The following formula is a formula for determining transmit power in 3.9G.[Formula 3]PPUSCH(i)=min{PCMAX,10 log10(MPUSCH(i))+PO—PUSCH(j)+α(j)·PL+ΔTF(i)+f(i)}  (3)PPUCCH(i)=min{PCMAX,P0—PUCCH+PL+h(nCQI,nHARQ)+ΔF—PUCCH(F)+g(i)}  (4)
In the circuit configuration shown in FIG. 6, transmit power control is performed such that the transmission apparatus uses the transmit power control section A to control transmit power and that consequently, the transmit power can be expressed by formula (3) or formula (4).
In W-CDMM used in 3G, as the output power of the transmission apparatus, an output power of about −50 dBm to 24 dBm is required. When this value is applied to a 3.9G system without being processed, a variable region of about 74 dB is determined in the transmit power control section A. Furthermore, in 3.9G, the frequency bandwidth of transmission is variable.
For example, if the 3.9G system is a system that can be used from 1 RB to 100 RB, an input power to an amplifier is varied by 20 dB. If an output power of −50 dBm to 24 dBm is required for all the RBs, the transmit power control section A totally needs a variable region of 94 dB. Further, this becomes a serious problem when a larger number of RBs are used by the transmission apparatus as in the carrier aggregation.

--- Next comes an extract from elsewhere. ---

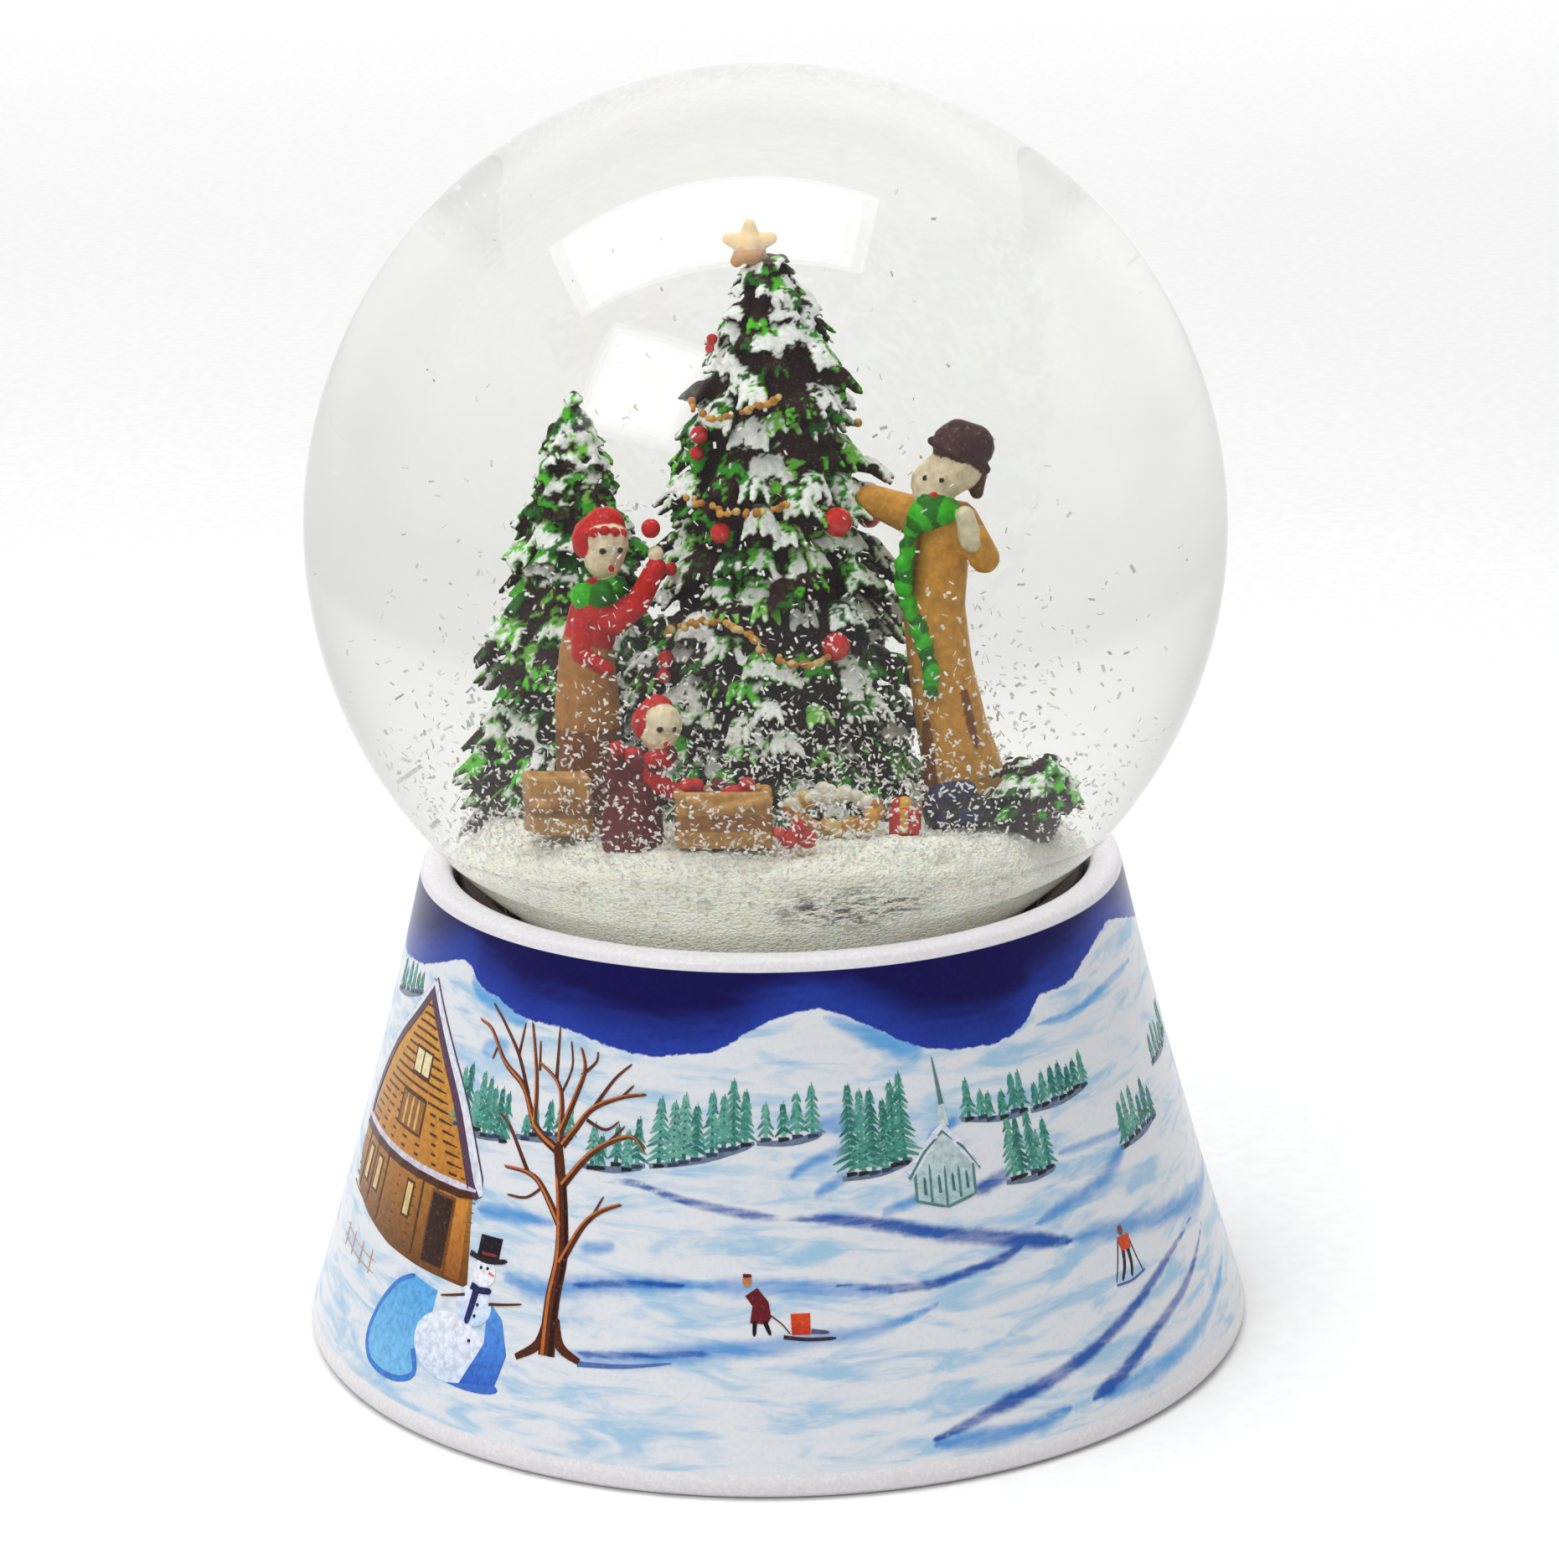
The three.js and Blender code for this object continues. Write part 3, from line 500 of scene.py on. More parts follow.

Another problem is that, since the number of RBs used is different, it is likely that a bit resolution required for the D/A conversion section is affected. For example, a difference of 20 dB in the input power corresponds to a resolution of 6 bits to 7 bits. Furthermore, when, in the configuration shown in FIG. 6, the PUCCH and the PUSCH are transmitted at the same time, it is impossible to perform transmit power control in each physical channel, and it is also impossible to perform transmit power control in units of the carrier aggregation.
The present invention has been made in view of the foregoing conditions, and an object of the present invention is to provide a transmit power control method and a transmission apparatus which can perform transmit power control to minimize an impact on a circuit in a system of a variable transmission bandwidth.